* EXERCISE GOAL *
Set down, exactly as written, only the lines starting with the one that holds "bad = [obj.Name" and ending with the one that holds "imported = [obj".

* MATERIAL PROVIDED *
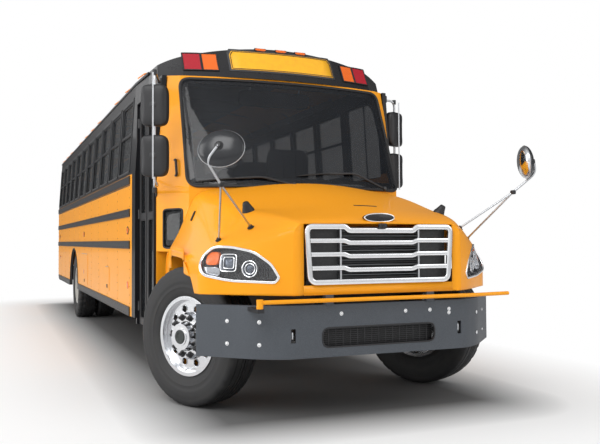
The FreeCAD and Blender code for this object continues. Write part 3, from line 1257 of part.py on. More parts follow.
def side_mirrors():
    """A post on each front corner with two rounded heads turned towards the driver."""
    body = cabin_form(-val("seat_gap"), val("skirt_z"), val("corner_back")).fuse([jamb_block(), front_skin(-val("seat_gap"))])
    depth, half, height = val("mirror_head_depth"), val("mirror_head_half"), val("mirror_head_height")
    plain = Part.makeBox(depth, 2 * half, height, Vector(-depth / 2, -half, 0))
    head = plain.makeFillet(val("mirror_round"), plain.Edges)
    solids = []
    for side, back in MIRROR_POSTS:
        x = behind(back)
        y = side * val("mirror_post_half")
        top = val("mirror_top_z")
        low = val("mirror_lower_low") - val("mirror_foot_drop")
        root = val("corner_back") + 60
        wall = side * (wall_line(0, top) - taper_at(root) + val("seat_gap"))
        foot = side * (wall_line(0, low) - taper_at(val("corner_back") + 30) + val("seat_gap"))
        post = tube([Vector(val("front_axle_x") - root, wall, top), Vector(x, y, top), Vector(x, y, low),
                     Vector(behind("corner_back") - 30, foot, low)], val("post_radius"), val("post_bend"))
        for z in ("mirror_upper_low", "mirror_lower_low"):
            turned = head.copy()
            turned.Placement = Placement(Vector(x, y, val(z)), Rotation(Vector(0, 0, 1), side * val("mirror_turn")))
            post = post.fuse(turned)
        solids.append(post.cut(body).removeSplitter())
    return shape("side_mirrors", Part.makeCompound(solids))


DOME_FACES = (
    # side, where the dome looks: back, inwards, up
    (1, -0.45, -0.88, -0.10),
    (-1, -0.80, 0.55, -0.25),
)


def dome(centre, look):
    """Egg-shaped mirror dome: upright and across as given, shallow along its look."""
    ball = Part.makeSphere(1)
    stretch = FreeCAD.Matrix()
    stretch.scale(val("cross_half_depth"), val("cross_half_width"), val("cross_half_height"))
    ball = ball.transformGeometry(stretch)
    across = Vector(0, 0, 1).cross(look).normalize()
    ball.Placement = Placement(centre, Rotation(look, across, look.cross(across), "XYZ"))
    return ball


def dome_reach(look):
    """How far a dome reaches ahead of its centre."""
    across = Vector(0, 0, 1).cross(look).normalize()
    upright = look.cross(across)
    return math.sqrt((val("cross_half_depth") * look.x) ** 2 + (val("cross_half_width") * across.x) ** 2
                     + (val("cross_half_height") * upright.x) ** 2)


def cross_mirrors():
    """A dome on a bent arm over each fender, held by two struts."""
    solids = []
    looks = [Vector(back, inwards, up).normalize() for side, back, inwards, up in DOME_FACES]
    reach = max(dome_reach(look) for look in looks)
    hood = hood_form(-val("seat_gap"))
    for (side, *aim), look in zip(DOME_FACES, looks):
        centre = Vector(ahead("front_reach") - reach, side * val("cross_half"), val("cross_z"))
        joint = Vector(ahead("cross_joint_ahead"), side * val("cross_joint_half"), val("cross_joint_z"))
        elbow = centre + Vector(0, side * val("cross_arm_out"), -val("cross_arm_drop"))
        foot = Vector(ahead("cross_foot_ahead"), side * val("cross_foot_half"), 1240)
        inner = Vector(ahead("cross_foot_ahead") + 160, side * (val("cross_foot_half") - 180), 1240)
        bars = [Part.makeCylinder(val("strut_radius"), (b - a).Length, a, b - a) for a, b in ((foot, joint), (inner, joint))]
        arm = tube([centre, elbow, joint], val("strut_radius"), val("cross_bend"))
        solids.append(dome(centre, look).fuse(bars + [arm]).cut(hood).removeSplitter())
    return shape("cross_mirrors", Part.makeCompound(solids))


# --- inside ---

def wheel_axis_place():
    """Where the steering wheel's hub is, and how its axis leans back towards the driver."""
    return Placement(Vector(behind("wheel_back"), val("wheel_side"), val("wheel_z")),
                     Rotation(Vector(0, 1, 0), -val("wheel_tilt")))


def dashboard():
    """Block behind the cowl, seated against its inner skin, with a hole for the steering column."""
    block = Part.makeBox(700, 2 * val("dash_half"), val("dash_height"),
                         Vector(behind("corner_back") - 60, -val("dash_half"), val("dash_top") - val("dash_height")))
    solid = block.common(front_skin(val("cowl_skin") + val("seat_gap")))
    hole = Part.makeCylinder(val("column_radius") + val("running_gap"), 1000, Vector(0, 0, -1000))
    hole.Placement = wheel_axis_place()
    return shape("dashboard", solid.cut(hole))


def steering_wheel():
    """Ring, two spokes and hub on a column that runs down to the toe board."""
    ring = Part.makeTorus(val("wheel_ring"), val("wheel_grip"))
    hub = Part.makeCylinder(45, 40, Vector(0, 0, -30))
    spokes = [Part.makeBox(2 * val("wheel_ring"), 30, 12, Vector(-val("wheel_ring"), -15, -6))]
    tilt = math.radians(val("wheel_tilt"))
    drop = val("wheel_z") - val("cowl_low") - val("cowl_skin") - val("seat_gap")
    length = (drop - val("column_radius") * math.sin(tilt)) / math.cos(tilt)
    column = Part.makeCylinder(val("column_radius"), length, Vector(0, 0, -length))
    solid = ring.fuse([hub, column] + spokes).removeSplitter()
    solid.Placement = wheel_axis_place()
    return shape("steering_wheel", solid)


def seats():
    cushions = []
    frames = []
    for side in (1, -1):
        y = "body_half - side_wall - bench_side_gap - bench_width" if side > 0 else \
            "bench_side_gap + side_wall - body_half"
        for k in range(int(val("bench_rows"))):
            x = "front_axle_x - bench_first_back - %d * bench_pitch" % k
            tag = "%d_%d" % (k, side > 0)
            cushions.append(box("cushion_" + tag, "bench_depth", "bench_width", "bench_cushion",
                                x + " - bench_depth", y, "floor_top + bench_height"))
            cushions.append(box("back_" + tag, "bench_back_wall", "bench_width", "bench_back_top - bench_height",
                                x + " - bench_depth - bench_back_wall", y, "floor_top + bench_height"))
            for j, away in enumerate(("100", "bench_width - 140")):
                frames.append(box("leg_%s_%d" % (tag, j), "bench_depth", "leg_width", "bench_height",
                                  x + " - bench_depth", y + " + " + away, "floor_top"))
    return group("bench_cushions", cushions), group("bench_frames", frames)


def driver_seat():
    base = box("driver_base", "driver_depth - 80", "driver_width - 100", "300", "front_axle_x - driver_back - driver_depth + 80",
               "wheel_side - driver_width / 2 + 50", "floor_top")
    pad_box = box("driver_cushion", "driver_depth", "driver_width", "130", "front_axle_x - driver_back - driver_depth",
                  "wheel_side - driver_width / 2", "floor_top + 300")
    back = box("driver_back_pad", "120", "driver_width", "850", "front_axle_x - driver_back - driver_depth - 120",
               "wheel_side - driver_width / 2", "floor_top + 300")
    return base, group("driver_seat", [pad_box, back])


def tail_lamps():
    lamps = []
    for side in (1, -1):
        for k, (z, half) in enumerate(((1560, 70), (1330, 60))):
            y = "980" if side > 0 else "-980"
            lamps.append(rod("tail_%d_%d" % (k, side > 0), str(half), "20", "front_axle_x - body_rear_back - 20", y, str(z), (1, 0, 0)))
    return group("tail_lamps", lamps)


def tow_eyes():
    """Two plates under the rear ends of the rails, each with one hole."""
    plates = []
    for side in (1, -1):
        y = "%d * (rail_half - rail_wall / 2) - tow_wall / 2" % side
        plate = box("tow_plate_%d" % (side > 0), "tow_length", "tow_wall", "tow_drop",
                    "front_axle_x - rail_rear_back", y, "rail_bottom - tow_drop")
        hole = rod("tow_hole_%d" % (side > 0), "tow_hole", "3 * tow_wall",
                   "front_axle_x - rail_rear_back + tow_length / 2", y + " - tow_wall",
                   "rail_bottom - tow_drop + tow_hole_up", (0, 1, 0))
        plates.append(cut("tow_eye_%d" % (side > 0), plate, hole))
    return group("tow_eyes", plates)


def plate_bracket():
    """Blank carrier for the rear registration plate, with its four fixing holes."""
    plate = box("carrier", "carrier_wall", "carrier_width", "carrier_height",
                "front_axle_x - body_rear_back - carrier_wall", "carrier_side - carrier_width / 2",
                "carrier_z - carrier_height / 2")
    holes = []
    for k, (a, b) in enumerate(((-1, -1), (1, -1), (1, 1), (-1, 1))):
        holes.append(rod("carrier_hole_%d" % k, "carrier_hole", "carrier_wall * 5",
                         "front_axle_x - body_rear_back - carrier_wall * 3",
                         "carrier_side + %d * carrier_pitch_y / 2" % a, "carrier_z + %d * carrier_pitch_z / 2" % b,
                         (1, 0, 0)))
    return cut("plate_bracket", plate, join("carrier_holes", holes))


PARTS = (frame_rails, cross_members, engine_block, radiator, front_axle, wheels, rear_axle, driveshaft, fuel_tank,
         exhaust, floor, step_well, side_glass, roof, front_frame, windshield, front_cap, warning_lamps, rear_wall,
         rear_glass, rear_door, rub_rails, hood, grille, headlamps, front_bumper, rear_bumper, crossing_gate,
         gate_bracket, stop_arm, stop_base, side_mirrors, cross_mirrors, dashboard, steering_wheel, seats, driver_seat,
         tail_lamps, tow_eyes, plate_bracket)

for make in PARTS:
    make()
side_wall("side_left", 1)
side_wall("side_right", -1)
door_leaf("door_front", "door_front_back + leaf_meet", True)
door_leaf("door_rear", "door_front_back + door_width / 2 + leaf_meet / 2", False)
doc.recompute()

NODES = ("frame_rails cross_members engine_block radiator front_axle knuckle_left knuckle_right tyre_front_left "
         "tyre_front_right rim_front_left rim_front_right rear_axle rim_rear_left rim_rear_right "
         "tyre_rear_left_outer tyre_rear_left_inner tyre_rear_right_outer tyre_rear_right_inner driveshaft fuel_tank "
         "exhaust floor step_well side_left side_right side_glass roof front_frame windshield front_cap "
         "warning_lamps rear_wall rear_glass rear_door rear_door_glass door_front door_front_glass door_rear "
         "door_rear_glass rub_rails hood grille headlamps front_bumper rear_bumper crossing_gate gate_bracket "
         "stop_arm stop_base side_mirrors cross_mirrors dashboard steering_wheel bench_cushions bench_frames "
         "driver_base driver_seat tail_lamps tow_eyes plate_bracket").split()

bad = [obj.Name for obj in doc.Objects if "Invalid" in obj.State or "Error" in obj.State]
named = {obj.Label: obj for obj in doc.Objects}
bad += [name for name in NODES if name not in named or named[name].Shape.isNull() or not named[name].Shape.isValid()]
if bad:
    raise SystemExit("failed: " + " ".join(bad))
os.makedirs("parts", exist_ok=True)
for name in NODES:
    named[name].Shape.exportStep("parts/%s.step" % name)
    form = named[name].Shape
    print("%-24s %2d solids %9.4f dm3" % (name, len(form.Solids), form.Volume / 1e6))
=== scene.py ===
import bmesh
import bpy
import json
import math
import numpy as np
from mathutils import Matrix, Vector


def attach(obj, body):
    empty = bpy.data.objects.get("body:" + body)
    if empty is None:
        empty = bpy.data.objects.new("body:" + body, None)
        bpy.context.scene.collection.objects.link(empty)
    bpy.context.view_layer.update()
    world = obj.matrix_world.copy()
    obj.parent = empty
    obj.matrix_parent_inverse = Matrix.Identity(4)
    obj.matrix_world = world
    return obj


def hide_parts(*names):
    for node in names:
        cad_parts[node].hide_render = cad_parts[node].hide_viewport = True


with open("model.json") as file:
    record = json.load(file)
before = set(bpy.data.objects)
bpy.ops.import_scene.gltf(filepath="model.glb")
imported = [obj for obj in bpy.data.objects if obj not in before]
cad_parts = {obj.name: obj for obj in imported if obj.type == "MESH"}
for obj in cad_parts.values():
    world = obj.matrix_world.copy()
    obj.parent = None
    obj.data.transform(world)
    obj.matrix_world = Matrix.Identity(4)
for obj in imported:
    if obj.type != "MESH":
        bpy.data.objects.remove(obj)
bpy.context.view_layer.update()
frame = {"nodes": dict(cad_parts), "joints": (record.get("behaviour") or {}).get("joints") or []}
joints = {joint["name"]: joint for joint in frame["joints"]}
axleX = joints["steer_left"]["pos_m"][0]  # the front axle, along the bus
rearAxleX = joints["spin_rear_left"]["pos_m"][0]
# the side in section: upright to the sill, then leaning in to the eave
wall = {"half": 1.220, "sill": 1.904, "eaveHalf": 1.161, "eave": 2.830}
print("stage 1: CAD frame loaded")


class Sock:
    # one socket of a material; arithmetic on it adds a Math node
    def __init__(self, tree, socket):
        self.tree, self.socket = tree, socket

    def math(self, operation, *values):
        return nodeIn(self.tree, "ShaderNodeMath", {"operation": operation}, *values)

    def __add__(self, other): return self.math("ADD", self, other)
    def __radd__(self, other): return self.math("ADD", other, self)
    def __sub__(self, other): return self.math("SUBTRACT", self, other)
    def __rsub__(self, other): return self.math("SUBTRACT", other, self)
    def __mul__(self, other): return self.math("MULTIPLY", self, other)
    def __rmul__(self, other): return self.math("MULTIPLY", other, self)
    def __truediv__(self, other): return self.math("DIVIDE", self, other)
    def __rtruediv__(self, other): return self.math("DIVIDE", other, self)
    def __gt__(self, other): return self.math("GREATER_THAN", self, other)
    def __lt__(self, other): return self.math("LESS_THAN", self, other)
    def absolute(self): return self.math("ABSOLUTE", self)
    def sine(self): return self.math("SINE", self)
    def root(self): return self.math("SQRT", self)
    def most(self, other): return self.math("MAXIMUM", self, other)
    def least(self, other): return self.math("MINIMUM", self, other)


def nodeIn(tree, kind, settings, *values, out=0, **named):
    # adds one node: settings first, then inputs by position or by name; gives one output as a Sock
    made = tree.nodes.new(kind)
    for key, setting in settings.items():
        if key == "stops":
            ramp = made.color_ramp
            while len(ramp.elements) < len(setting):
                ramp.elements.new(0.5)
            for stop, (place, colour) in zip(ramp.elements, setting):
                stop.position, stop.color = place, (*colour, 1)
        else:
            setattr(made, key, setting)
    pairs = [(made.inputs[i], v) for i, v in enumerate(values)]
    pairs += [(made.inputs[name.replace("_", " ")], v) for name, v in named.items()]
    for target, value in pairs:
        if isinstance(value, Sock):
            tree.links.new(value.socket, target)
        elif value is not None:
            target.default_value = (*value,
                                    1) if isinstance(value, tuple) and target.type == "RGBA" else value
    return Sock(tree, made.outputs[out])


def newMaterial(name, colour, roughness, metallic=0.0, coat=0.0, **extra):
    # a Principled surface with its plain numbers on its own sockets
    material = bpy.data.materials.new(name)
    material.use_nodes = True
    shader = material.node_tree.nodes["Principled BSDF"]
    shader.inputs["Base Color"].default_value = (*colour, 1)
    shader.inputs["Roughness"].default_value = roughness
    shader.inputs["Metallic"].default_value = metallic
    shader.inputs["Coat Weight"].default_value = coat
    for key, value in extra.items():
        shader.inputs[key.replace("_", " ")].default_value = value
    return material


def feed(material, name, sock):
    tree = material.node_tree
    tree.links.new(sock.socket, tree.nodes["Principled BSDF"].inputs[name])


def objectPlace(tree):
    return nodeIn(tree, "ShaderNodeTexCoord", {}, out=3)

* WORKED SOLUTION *
bad = [obj.Name for obj in doc.Objects if "Invalid" in obj.State or "Error" in obj.State]
named = {obj.Label: obj for obj in doc.Objects}
bad += [name for name in NODES if name not in named or named[name].Shape.isNull() or not named[name].Shape.isValid()]
if bad:
    raise SystemExit("failed: " + " ".join(bad))
os.makedirs("parts", exist_ok=True)
for name in NODES:
    named[name].Shape.exportStep("parts/%s.step" % name)
    form = named[name].Shape
    print("%-24s %2d solids %9.4f dm3" % (name, len(form.Solids), form.Volume / 1e6))
=== scene.py ===
import bmesh
import bpy
import json
import math
import numpy as np
from mathutils import Matrix, Vector


def attach(obj, body):
    empty = bpy.data.objects.get("body:" + body)
    if empty is None:
        empty = bpy.data.objects.new("body:" + body, None)
        bpy.context.scene.collection.objects.link(empty)
    bpy.context.view_layer.update()
    world = obj.matrix_world.copy()
    obj.parent = empty
    obj.matrix_parent_inverse = Matrix.Identity(4)
    obj.matrix_world = world
    return obj


def hide_parts(*names):
    for node in names:
        cad_parts[node].hide_render = cad_parts[node].hide_viewport = True


with open("model.json") as file:
    record = json.load(file)
before = set(bpy.data.objects)
bpy.ops.import_scene.gltf(filepath="model.glb")
imported = [obj for obj in bpy.data.objects if obj not in before]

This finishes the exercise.